As systemic steroids lower blood eosinophil levels, ICS may also lower blood eosinophil levels. Kreindler et al20 reported that ICS have only limited effects on the blood eosinophil count. The change in the mean of blood eosinophil count from baseline to 1-year follow-up was slightly lower in ICS users than nonusers and was not significant (−8/μL vs −16/μL, p-value = 0.497). Given that 40% of the patients were ICS users and that there were fewer patients in the VI group than in the VD group, ICS might affect the blood eosinophil count, but the total effects would be minimal, and it may not be a challenge to determine the cutoff for the blood eosinophil count in patient with COPD.

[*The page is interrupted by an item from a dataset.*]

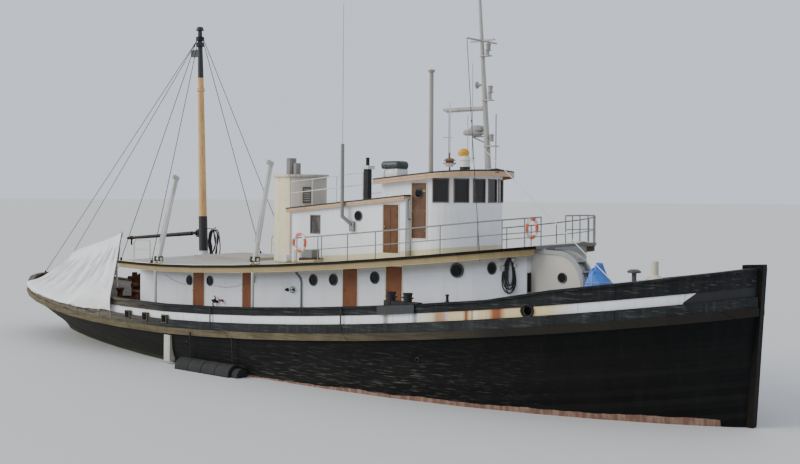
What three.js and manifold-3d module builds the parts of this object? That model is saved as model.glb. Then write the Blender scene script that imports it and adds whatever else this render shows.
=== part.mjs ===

ICS reduce exacerbations in patients with COPD and a consistently high eosinophil level but not the patients with a consistently low eosinophil level. One-fifth of patients showed significantly varying eosinophil counts during the 1-year follow-up, and the response to the ICS differed according to the variability in the eosinophil count. Therefore, regular follow-up of the blood eosinophil count is required for patients with COPD.
AE, acute exacerbation; CH group, consistently high eosinophil group; CI, confidence interval; CL group, consistently low eosinophil group; FEV1, forced expiratory volume in one second; ICC, intraclass correlation coefficient; ICS, inhaled corticosteroid; KOCOSS, Korean COPD Subtype Study; mMRC, the modified Medical Research Council; SNUAR, Seoul National University Airway Registry; RR, relative risk; VD group, variably decreasing eosinophil group; VI group, variably increasing eosinophil group.

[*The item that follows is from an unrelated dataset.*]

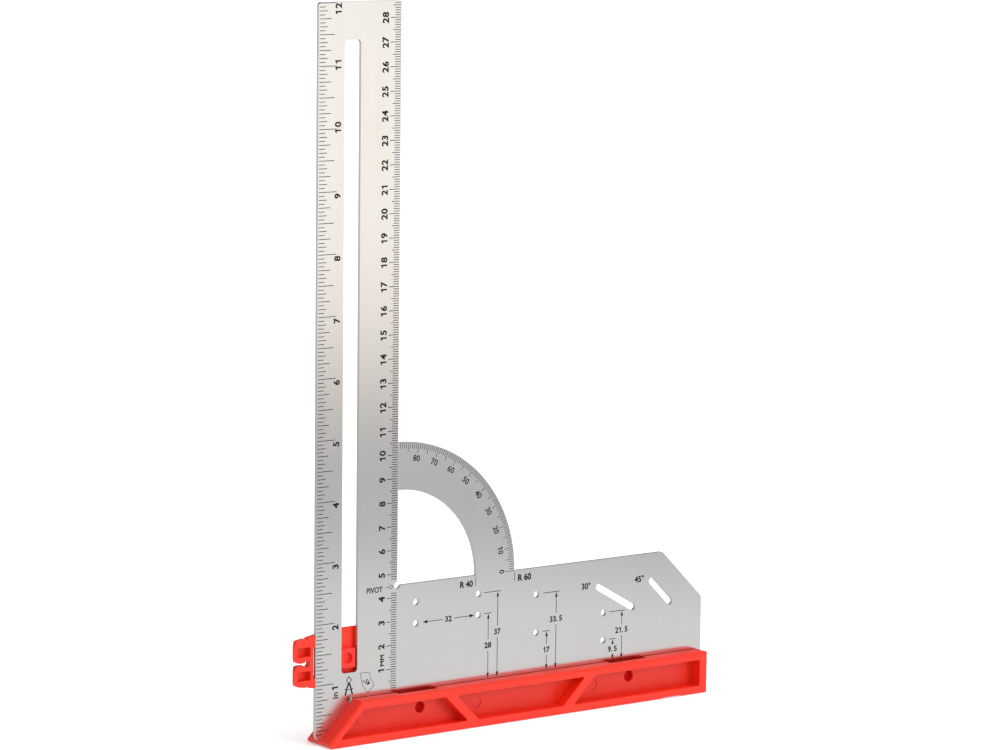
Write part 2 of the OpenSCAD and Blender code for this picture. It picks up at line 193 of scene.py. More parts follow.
@cache
def brushed_grain() -> bpy.types.NodeTree:
    """Makes the grain that brushing leaves: noise drawn out along Z.

    Returns:
        Group with Lines and Runs (cells per metre across and along) that
        puts out a Grain value around 0.5.
    """
    shader, given, result = new_group("brushed_grain", {"Lines": 3000.0, "Runs": 20.0}, ("Grain",))
    lines, runs = given.outputs["Lines"], given.outputs["Runs"]
    stretch = shader.add("ShaderNodeCombineXYZ", X=lines, Y=lines, Z=runs)
    drawn = shader.add("ShaderNodeVectorMath", {"operation": "MULTIPLY"},
                       i0=given.outputs["Place"], i1=stretch.outputs[0])
    shader.wire(shader.noise(drawn.outputs[0], 1.0, 3.0, 0.6), result.inputs["Grain"])
    return shader.tree


@cache
def moulded_skin() -> bpy.types.NodeTree:
    """Makes the skin of a moulded piece: fine pores and wide, faint clouds.

    Returns:
        Group with Pores and Clouds (cells per metre) that puts out Height
        for a bump and Cloud for colour and roughness.
    """
    shader, given, result = new_group("moulded_skin", {"Pores": 1800.0, "Clouds": 60.0},
                                      ("Height", "Cloud"))
    place = given.outputs["Place"]
    pores = shader.noise(place, given.outputs["Pores"], 2.0, 0.5)
    clouds = shader.noise(place, given.outputs["Clouds"], 3.0, 0.55)
    shader.wire(pores, result.inputs["Height"])
    shader.wire(clouds, result.inputs["Cloud"])
    return shader.tree


# ---- Finishes --------------------------------------------------------------


@dataclass(frozen=True)
class Finish:
    """What all the finishes share.

    Attributes:
        name: Material's name.
        colour: Main colour.
        roughness: Roughness of the surface.
        edge: Radius in millimetres at which edges catch the light.
    """

    name: str
    colour: Colour
    roughness: float
    edge: float = 0.0

    def start(self) -> tuple[bpy.types.Material, Shader, bpy.types.Node]:
        """Makes the material with a Principled shader.

        Returns:
            The material, its helper and the shader's node.
        """
        material = bpy.data.materials.new(self.name)
        material.use_nodes = True
        material.diffuse_color = (*self.colour, 1.0)
        surface = material.node_tree.nodes["Principled BSDF"]
        surface.inputs["Base Color"].default_value = (*self.colour, 1.0)
        surface.inputs["Roughness"].default_value = self.roughness
        return material, Shader(material.node_tree), surface

    def dulled(self, shader: Shader, noise: Socket, span: Pair, by: Pair) -> Socket:
        """Gives a roughness that follows a noise, from the first of by to the second."""
        return shader.between(noise, span, (self.roughness + by[0], self.roughness + by[1]))

    def bump(self, shader: Shader, surface: bpy.types.Node, height: Socket, depth: float) -> None:
        """Adds a relief, over edges that are softened a little.

        Args:
            shader: Helper of the material's tree.
            surface: Principled node.
            height: Height of the relief.
            depth: Depth of the relief in millimetres.
        """
        relief = shader.add("ShaderNodeBump", Distance=depth * MM, Strength=1.0, Height=height)
        if self.edge:
            soft = shader.add("ShaderNodeBevel", {"samples": 6}, Radius=self.edge * MM)
            shader.wire(soft.outputs[0], relief.inputs["Normal"])
        shader.wire(relief.outputs[0], surface.inputs["Normal"])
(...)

Ethics Approval and Informed Consent
The written informed consent was obtained from all study participants. The study was approved by the institutional review board (IRB) at each center: Seoul National University Hospital IRB, Catholic Medical Center Central IRB, Yonsei University Wonju College of Medicine IRB, Severance Hospital IRB, Soon Chun Hyang University Cheonan Hospital IRB, Ajou University Hospital IRB, Hallym University Dongtan Sacred Heart Hospital IRB, Hallym University Chuncheon Sacred Heart Hospital IRB, Hallym University Pyeongchon Sacred Heart Hospital IRB, Hanyang University Guri Hospital IRB, Konkuk University Hospital IRB, Konkuk University Chungju Hospital IRB, Hallym University Kangdong Sacred Heart Hospital IRB, Hallym University Kangnam Sacred Heart Hospital IRB, Seoul National University Boramae Medical Center IRB, Korea University Guro Hospital IRB, Korea University Anam Hospital IRB, Dongguk University Gyeongju Hospital IRB, Dong-A University Hospital IRB, Gachon University Gil Medical Center IRB, Gangnam Severance Hospital IRB, Kyung Hee University Hospital at Gangdong IRB, Kangbuk Samsung Hospital IRB, Kangwon National University Hospital IRB, Kyungpook National University Hospital IRB, Gyeongsang National University Hospital IRB, Pusan National University Hospital IRB, Soon Chun Hyang University Bucheon Hospital IRB, Seoul National University Bundang Hospital IRB, CHA Bundang Medical Center, CHA University IRB, Asan Medical Center IRB, Inje University Ilsan Paik Hospital IRB, Eulji General Hospital IRB, Samsung Medical Center IRB, Ulsan University Hospital IRB, Soon Chun Hyang University Seoul Hospital IRB, Yeungnam University Hospital IRB, Ewha Womans University Mok-dong Hospital IRB, Inha University Hospital IRB, Chonbuk National University Hospital IRB, and Jeju National University Hospital IRB.
A part of this study was presented at the poster discussion session in the European Respiratory Society International Congress 2019, Madrid, Spain.
All authors have no conflicts of interest to report.